Last week the government of British Columbia announced its bid to become the country's leader in open government. Ironically, this week the feds have used the same province to reassert their preference for old-style command-and-control.
Postmedia News reports that "Top bureaucrats in Ottawa have muzzled a leading fisheries scientist whose discovery could help explain why salmon stocks have been crashing off Canada's West Coast...The documents show the Privy Council Office, which supports the Prime Minister's Office, stopped Kristi Miller from talking about one of the most significant discoveries to come out of a federal fisheries lab in years."
What is Ottawa thinking?
According to officials at the PCO and the Fisheries Department, Miller was prevented from speaking to journalists about her findings because the government did not want to prejudice the outcome of the Cohen Commission, a judicial inquiry created by the prime minister to look into declines in the Fraser River sockeye salmon. So, in this view, Miller was gagged to protect the integrity of the policy process.

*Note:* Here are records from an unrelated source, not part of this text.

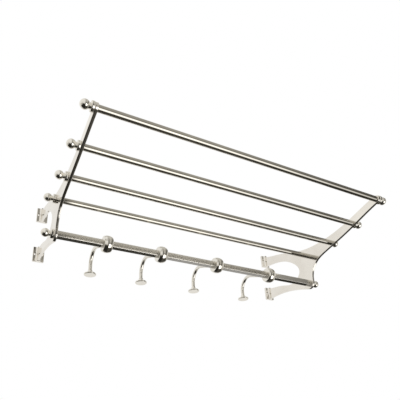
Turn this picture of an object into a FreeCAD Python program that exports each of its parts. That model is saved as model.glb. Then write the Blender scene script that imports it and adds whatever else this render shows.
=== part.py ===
import FreeCAD, Part
import math
import os

# Wall rack for towels or hats, in polished nickel. Two flat brackets carry four round shelf bars
# and one square bar, and four hooks slide along the square bar.
# Millimetres. +Z is up, -Y points away from the wall, and +X runs along the bars to the right of
# someone who faces the rack. The origin is on the wall plane, midway between the brackets and
# midway between the upper and lower feet, which is the centre of the screw holes.

Vector = FreeCAD.Vector

# Driving dimensions.
CLEAR_WIDTH = 550.0          # between the brackets' inner faces
PLATE = 5.0                  # thickness of a bracket plate
SOFT_EDGE = 0.7              # rounding along the plate's outline

FOOT_PITCH = 87.0            # upper foot's centre to lower foot's centre
FOOT_WIDTH = 21.0
FOOT_HEIGHT = 30.0
FOOT_DEPTH = 5.0
FOOT_COVE = 3.5              # cove between the foot and the plate
SCREW_OFFSET = 7.0           # from the plate's middle to a screw hole
SCREW_HOLE_R = 1.75
SINK_R = 2.9
SINK_DEPTH = 1.2

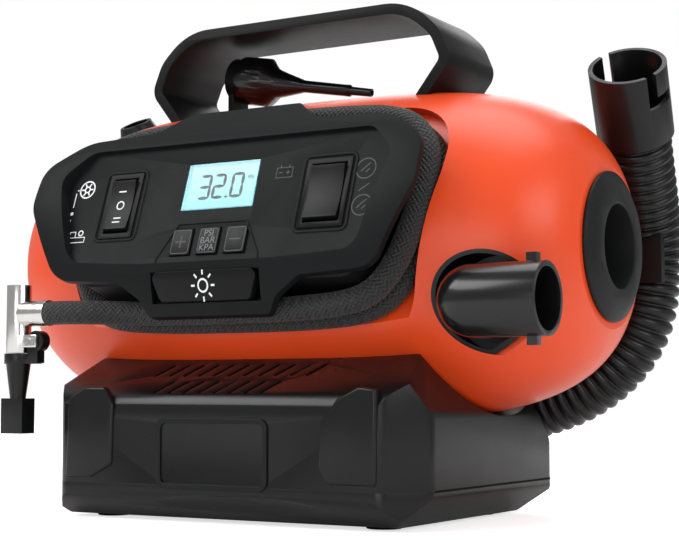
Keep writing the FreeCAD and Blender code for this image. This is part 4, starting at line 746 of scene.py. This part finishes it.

Now, while a case can be made for secrecy around the policy process, let's be clear on what this usually involves. The public service provides policy advice to the government, sometimes on highly sensitive issues, ranging from national security to investment decisions. Untimely access to such information can have bad consequences, such as endangering lives or giving someone a chance to profit unfairly from a decision, so these options are often kept confidential.
But notice that the focus here is on policy options, not scientific information. The PCO argument blurs this distinction. It suggests that, because scientific research informs policy-making, it too is part of the information that government may need to withhold.
Aside from commercial research or national security concerns (think of Los Alamos in the 1940s), this is nonsense. Access to the science around policy decisions does not compromise the outcome. Indeed, we tend to think the reverse, namely, that NOT having access to such information would compromise the outcome. Scientific information is often as critical to informed public discussion as a free press or the right to assemble and share ideas.
So what are we to make of the de facto "gag order" on Miller?
I wish I could conclude that it was the result of a clumsy and over-zealous effort by some junior communications official. Unfortunately, it appears to be part of an emerging pattern in which the federal government is seeking to subvert or discredit the role of science in policy-making. Others include killing the long-form census, pushing a crime-and-punishment agenda when crime rates are at their lowest levels in 40 years, and a dismissive attitude to climate change.
Why would a government want to discredit science?
I can find only one reason: to justify policy choices of its own that are at odds with the science of the day. Thus, if climate change is just one opinion, there is no real reason to act on it. If we are convinced that crime is rampant, why not crack down on it? If we have only patchy information on demographic or other social trends, anecdote will do.
This is deeply troubling. Using government authority to keep the public ignorant and compliant is not only unbefitting a democracy like our own, it is a throw-back to the kind of feudal politics that democracy was supposed to replace.
To return to the Miller case, policy options and scientific information belong in different categories. Blurring this distinction does nothing to protect the integrity of the policy process. On the contrary, it subverts it by robbing the public of the information it needs for reliable, informed exchanges and decision-making.
I can only hope that the B.C. government will quickly match its high words on open government with high deeds. If so, perhaps this will shine new light on how governments today should make policy, which, in turn, will cast a long shadow over how some others do.